> [Supplied material]
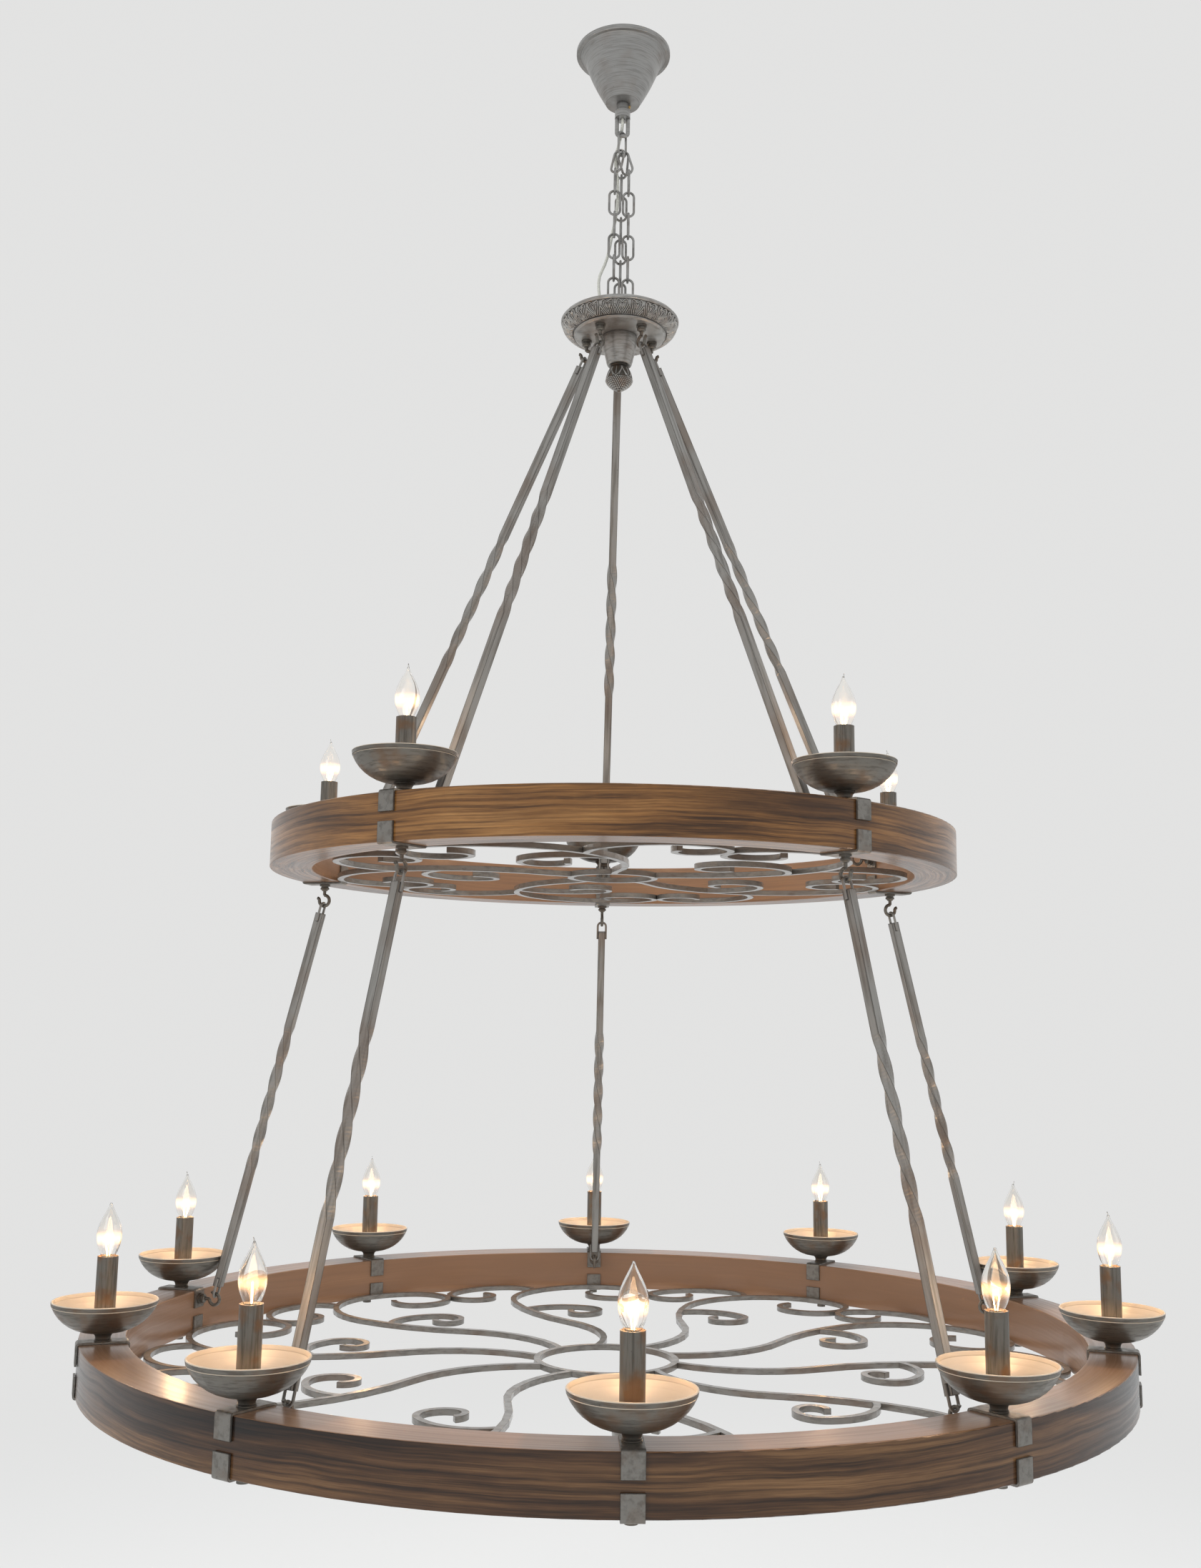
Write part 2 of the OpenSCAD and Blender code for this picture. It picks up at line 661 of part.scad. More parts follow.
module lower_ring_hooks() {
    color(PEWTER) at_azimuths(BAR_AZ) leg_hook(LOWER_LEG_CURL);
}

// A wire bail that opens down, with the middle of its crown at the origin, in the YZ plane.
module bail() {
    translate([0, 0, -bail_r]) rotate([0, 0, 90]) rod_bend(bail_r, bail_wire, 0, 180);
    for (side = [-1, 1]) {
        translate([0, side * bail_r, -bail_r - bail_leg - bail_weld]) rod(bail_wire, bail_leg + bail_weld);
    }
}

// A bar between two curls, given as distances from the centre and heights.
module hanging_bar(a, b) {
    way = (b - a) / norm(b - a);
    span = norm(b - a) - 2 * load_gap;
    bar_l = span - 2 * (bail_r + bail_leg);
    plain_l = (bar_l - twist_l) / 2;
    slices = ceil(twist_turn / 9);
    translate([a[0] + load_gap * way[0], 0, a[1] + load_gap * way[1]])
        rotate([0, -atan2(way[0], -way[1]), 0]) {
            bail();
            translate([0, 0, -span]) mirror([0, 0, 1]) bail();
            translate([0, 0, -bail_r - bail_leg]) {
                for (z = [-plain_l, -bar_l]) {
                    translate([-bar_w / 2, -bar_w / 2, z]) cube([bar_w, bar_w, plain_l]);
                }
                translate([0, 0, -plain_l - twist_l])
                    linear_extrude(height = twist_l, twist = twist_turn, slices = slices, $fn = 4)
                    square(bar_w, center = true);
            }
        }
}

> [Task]
Copy the material above, line for line.

> [Solution to the exercise]
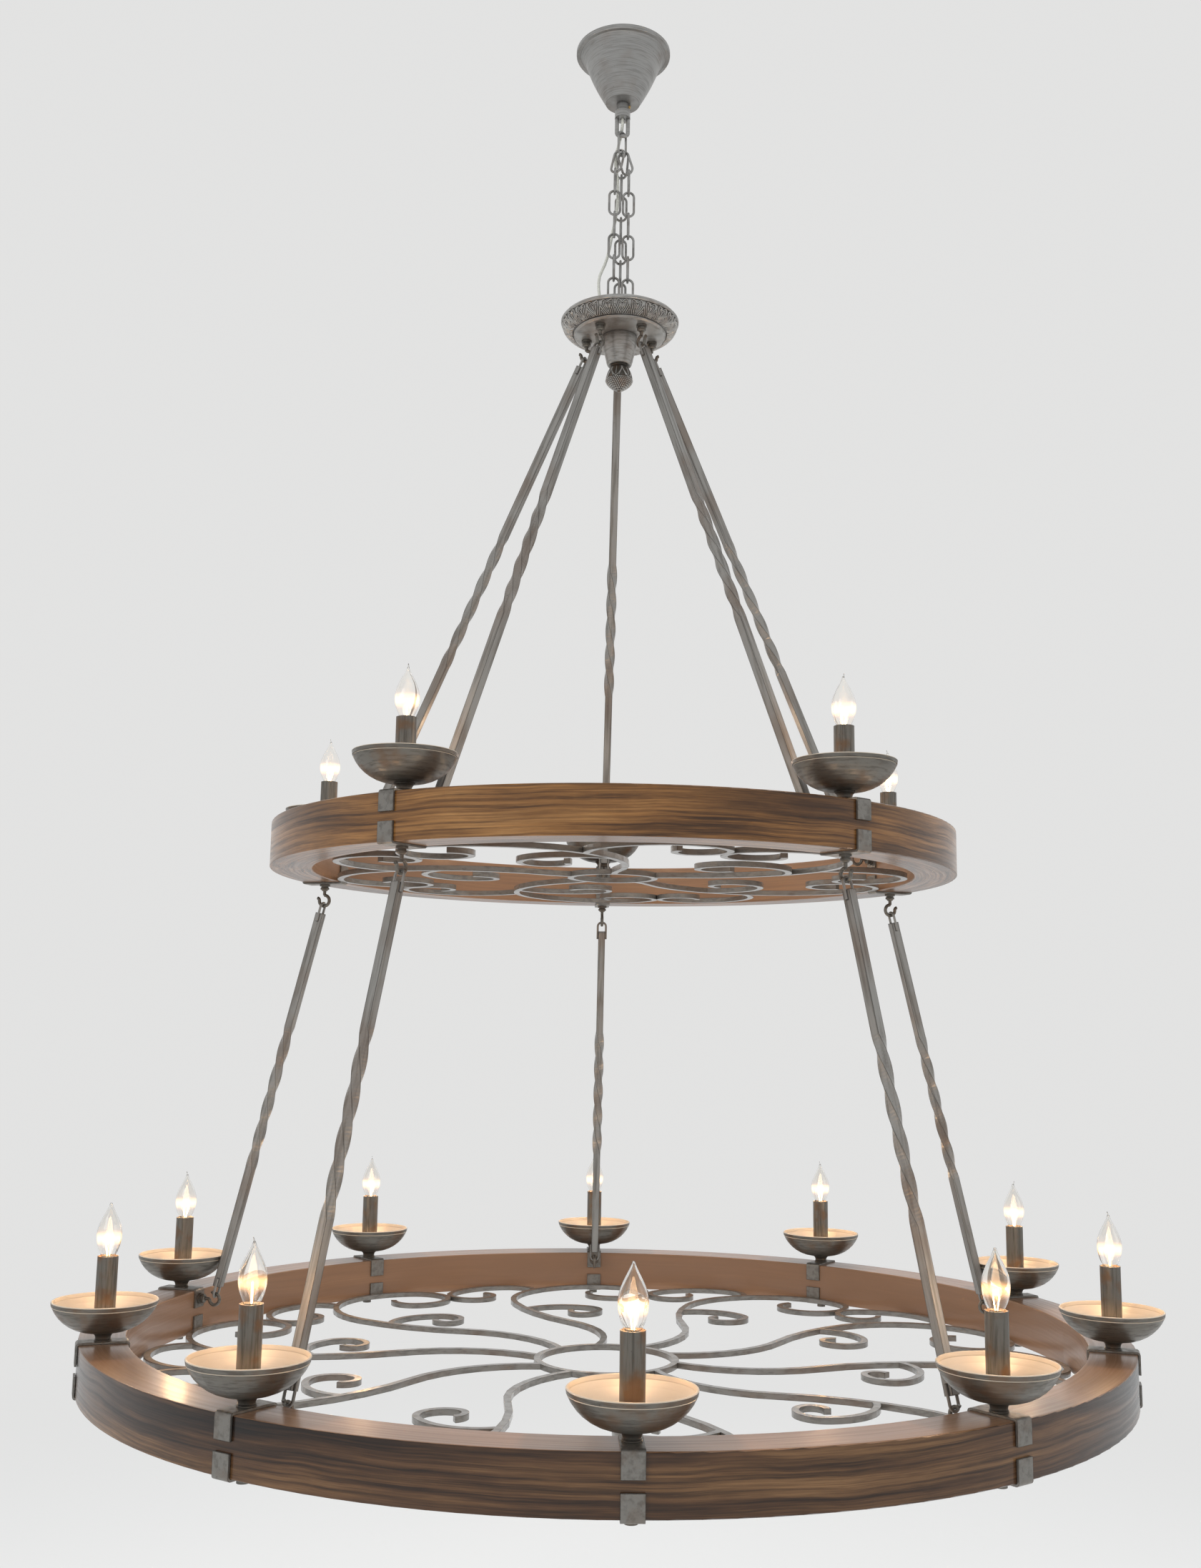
Write part 2 of the OpenSCAD and Blender code for this picture. It picks up at line 661 of part.scad. More parts follow.
module lower_ring_hooks() {
    color(PEWTER) at_azimuths(BAR_AZ) leg_hook(LOWER_LEG_CURL);
}

// A wire bail that opens down, with the middle of its crown at the origin, in the YZ plane.
module bail() {
    translate([0, 0, -bail_r]) rotate([0, 0, 90]) rod_bend(bail_r, bail_wire, 0, 180);
    for (side = [-1, 1]) {
        translate([0, side * bail_r, -bail_r - bail_leg - bail_weld]) rod(bail_wire, bail_leg + bail_weld);
    }
}

// A bar between two curls, given as distances from the centre and heights.
module hanging_bar(a, b) {
    way = (b - a) / norm(b - a);
    span = norm(b - a) - 2 * load_gap;
    bar_l = span - 2 * (bail_r + bail_leg);
    plain_l = (bar_l - twist_l) / 2;
    slices = ceil(twist_turn / 9);
    translate([a[0] + load_gap * way[0], 0, a[1] + load_gap * way[1]])
        rotate([0, -atan2(way[0], -way[1]), 0]) {
            bail();
            translate([0, 0, -span]) mirror([0, 0, 1]) bail();
            translate([0, 0, -bail_r - bail_leg]) {
                for (z = [-plain_l, -bar_l]) {
                    translate([-bar_w / 2, -bar_w / 2, z]) cube([bar_w, bar_w, plain_l]);
                }
                translate([0, 0, -plain_l - twist_l])
                    linear_extrude(height = twist_l, twist = twist_turn, slices = slices, $fn = 4)
                    square(bar_w, center = true);
            }
        }
}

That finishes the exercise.